**DATASET CONTENT:**
=====

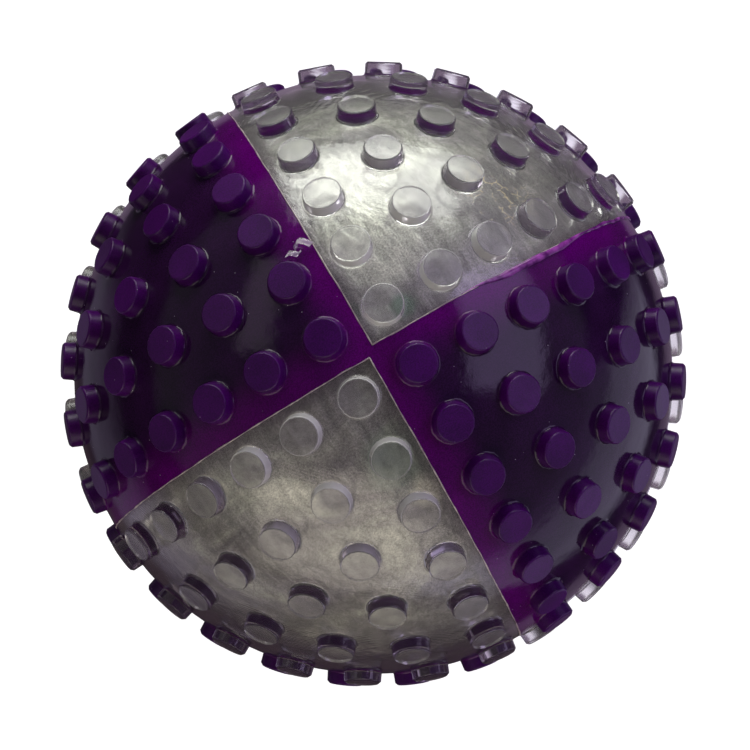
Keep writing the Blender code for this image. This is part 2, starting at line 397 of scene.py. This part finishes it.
def purpleRubber(name, twist):
    # deep purple translucent thermoplastic rubber: nearly black where it is thick, with a painted magenta
    # glow along its seams, where light gets in
    material, tree = newMaterial(name)
    coords = addNode(tree, "TexCoord", {}).outputs["Object"]
    placed = addNode(tree, "Mapping", {"Vector": coords, "Rotation": (0, 0, twist)}).outputs["Vector"]
    radius = addNode(tree, "VectorMath", {0: placed}, operation="LENGTH").outputs["Value"]
    cloud = addNode(tree, "TexNoise", {"Vector": placed, "Scale": 120.0, "Detail": 4.0}).outputs[0]
    grain = addNode(tree, "TexNoise", {"Vector": placed, "Scale": 4500.0, "Detail": 2.0}).outputs[0]
    wander = addNode(tree, "Math", {0: cloud, 1: 0.006, 2: -0.003}, operation="MULTIPLY_ADD").outputs[0]
    distance = addNode(tree, "Math", {0: seamDistance(tree, placed), 1: wander}, operation="ADD").outputs[0]
    seamGlow = stepUp(tree, distance, 0.0, purpleLook["seamWidth"], 1.0, 0.0)
    onStud = stepUp(tree, radius, ball["bodyRadius"] + 0.00003, ball["bodyRadius"] + 0.0005)
    inWall = stepUp(tree, radius, ball["bodyRadius"] - 0.0009, ball["bodyRadius"] - 0.0001, 1.0, 0.0)
    tone = linearColour(purpleLook["body"])
    for share, colour in ((seamGlow, "seam"), (onStud, "stud"), (inWall, "bondedSide")):
        tone = addNode(tree, "MixRGB", {0: share, 1: tone, 2: linearColour(purpleLook[colour])}).outputs[0]
    for shade in (stepUp(tree, cloud, 0.3, 0.7, 0.8, 1.2), stepUp(tree, grain, 0.3, 0.7, 0.70, 1.30)):
        tone = addNode(tree, "VectorMath", {0: tone, "Scale": shade}, operation="SCALE").outputs[0]
    # dust: bits up to 0.2 mm across, in a quarter of the cells of a 1.4 mm pattern
    dust = addNode(tree, "TexVoronoi", {"Vector": placed, "Scale": 700.0, "Randomness": 1.0})
    bit = stepUp(tree, dust.outputs["Distance"], 0.03, 0.07, 1.0, 0.0)
    pick = addNode(tree, "SeparateColor", {0: dust.outputs["Color"]}).outputs[0]
    rare = addNode(tree, "Math", {0: pick, 1: 0.72}, operation="GREATER_THAN").outputs[0]
    shown = addNode(tree, "Math", {0: bit, 1: rare}, operation="MULTIPLY").outputs[0]
    tone = addNode(tree, "MixRGB", {0: shown, 1: tone, 2: linearColour(purpleLook["dust"])}).outputs[0]
    waves = addNode(tree, "TexNoise", {"Vector": placed, "Scale": 160.0, "Detail": 3.0}).outputs[0]
    soft = addNode(tree, "Bump", {"Height": waves, "Distance": 0.0004, "Strength": 0.3}).outputs[0]
    fine = addNode(tree, "Bump", {
        "Height": grain, "Distance": 0.00002, "Strength": 0.50, "Normal": soft,
    }).outputs[0]
    shader = addNode(tree, "BsdfPrincipled", {
        "Base Color": tone,
        "Roughness": stepUp(tree, onStud, 0, 1, purpleLook["roughness"], purpleLook["studRoughness"]),
        "IOR": 1.49,
        "Specular IOR Level": 0.32,
        "Normal": fine,
    })
    addNode(tree, "OutputMaterial", {"Surface": shader.outputs[0]})
    return material


filmLook = {
    "clouds": ("#7e7a80", "#9f9e9d", "#bcbeb6", "#edefe4"),   # dark to pale
    "seamStain": "#5c4060",
    "paintedGlints": "#efe2b4",
    "paintedGlintsAt": (0.0290, 0.0125, 0.0315),
    "paintedGlintsReach": (0.0020, 0.0080),
}

# patches on the film, the first three a painted highlight, painted sheen and painted shade: name, place,
# size, strength, colour
filmMarks = (
    ("paintedHighlightBand", (0.0100, 0.0250, 0.0352), 0.0065, 0.40, "#fbfbf4"),
    ("paintedSheenByPole", (0.0090, 0.0145, 0.0410), 0.0085, 0.75, "#e8eae0"),
    ("paintedShadeShoulder", (0.0350, 0.0090, 0.0260), 0.0110, 0.55, "#6e6b69"),
    ("greenByPole", (0.0078, 0.0036, 0.0435), 0.0022, 0.70, "#47775a"),
    ("greenTip", (0.0004, 0.0066, 0.0439), 0.0018, 0.60, "#557c60"),
    ("greenLower", (-0.0046, -0.0160, 0.0410), 0.0062, 0.60, "#63806c"),
    ("paleWisp", (-0.0030, -0.0215, 0.0387), 0.0030, 0.70, "#e8e6d8"),
)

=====

**WHAT IS ASKED:**
Write the data out again in full and exactly.

**WRITTEN REPLY:**
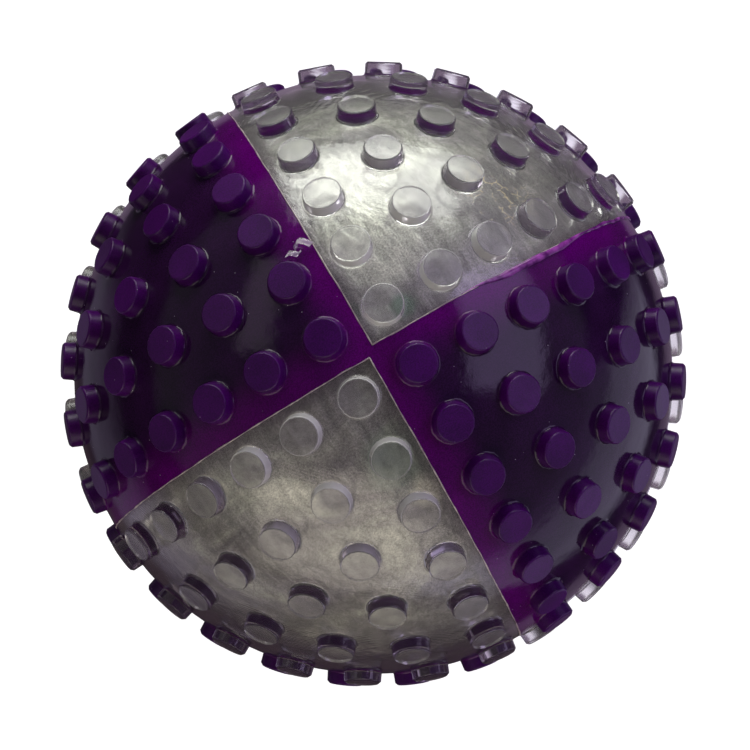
Keep writing the Blender code for this image. This is part 2, starting at line 397 of scene.py. This part finishes it.
def purpleRubber(name, twist):
    # deep purple translucent thermoplastic rubber: nearly black where it is thick, with a painted magenta
    # glow along its seams, where light gets in
    material, tree = newMaterial(name)
    coords = addNode(tree, "TexCoord", {}).outputs["Object"]
    placed = addNode(tree, "Mapping", {"Vector": coords, "Rotation": (0, 0, twist)}).outputs["Vector"]
    radius = addNode(tree, "VectorMath", {0: placed}, operation="LENGTH").outputs["Value"]
    cloud = addNode(tree, "TexNoise", {"Vector": placed, "Scale": 120.0, "Detail": 4.0}).outputs[0]
    grain = addNode(tree, "TexNoise", {"Vector": placed, "Scale": 4500.0, "Detail": 2.0}).outputs[0]
    wander = addNode(tree, "Math", {0: cloud, 1: 0.006, 2: -0.003}, operation="MULTIPLY_ADD").outputs[0]
    distance = addNode(tree, "Math", {0: seamDistance(tree, placed), 1: wander}, operation="ADD").outputs[0]
    seamGlow = stepUp(tree, distance, 0.0, purpleLook["seamWidth"], 1.0, 0.0)
    onStud = stepUp(tree, radius, ball["bodyRadius"] + 0.00003, ball["bodyRadius"] + 0.0005)
    inWall = stepUp(tree, radius, ball["bodyRadius"] - 0.0009, ball["bodyRadius"] - 0.0001, 1.0, 0.0)
    tone = linearColour(purpleLook["body"])
    for share, colour in ((seamGlow, "seam"), (onStud, "stud"), (inWall, "bondedSide")):
        tone = addNode(tree, "MixRGB", {0: share, 1: tone, 2: linearColour(purpleLook[colour])}).outputs[0]
    for shade in (stepUp(tree, cloud, 0.3, 0.7, 0.8, 1.2), stepUp(tree, grain, 0.3, 0.7, 0.70, 1.30)):
        tone = addNode(tree, "VectorMath", {0: tone, "Scale": shade}, operation="SCALE").outputs[0]
    # dust: bits up to 0.2 mm across, in a quarter of the cells of a 1.4 mm pattern
    dust = addNode(tree, "TexVoronoi", {"Vector": placed, "Scale": 700.0, "Randomness": 1.0})
    bit = stepUp(tree, dust.outputs["Distance"], 0.03, 0.07, 1.0, 0.0)
    pick = addNode(tree, "SeparateColor", {0: dust.outputs["Color"]}).outputs[0]
    rare = addNode(tree, "Math", {0: pick, 1: 0.72}, operation="GREATER_THAN").outputs[0]
    shown = addNode(tree, "Math", {0: bit, 1: rare}, operation="MULTIPLY").outputs[0]
    tone = addNode(tree, "MixRGB", {0: shown, 1: tone, 2: linearColour(purpleLook["dust"])}).outputs[0]
    waves = addNode(tree, "TexNoise", {"Vector": placed, "Scale": 160.0, "Detail": 3.0}).outputs[0]
    soft = addNode(tree, "Bump", {"Height": waves, "Distance": 0.0004, "Strength": 0.3}).outputs[0]
    fine = addNode(tree, "Bump", {
        "Height": grain, "Distance": 0.00002, "Strength": 0.50, "Normal": soft,
    }).outputs[0]
    shader = addNode(tree, "BsdfPrincipled", {
        "Base Color": tone,
        "Roughness": stepUp(tree, onStud, 0, 1, purpleLook["roughness"], purpleLook["studRoughness"]),
        "IOR": 1.49,
        "Specular IOR Level": 0.32,
        "Normal": fine,
    })
    addNode(tree, "OutputMaterial", {"Surface": shader.outputs[0]})
    return material


filmLook = {
    "clouds": ("#7e7a80", "#9f9e9d", "#bcbeb6", "#edefe4"),   # dark to pale
    "seamStain": "#5c4060",
    "paintedGlints": "#efe2b4",
    "paintedGlintsAt": (0.0290, 0.0125, 0.0315),
    "paintedGlintsReach": (0.0020, 0.0080),
}

# patches on the film, the first three a painted highlight, painted sheen and painted shade: name, place,
# size, strength, colour
filmMarks = (
    ("paintedHighlightBand", (0.0100, 0.0250, 0.0352), 0.0065, 0.40, "#fbfbf4"),
    ("paintedSheenByPole", (0.0090, 0.0145, 0.0410), 0.0085, 0.75, "#e8eae0"),
    ("paintedShadeShoulder", (0.0350, 0.0090, 0.0260), 0.0110, 0.55, "#6e6b69"),
    ("greenByPole", (0.0078, 0.0036, 0.0435), 0.0022, 0.70, "#47775a"),
    ("greenTip", (0.0004, 0.0066, 0.0439), 0.0018, 0.60, "#557c60"),
    ("greenLower", (-0.0046, -0.0160, 0.0410), 0.0062, 0.60, "#63806c"),
    ("paleWisp", (-0.0030, -0.0215, 0.0387), 0.0030, 0.70, "#e8e6d8"),
)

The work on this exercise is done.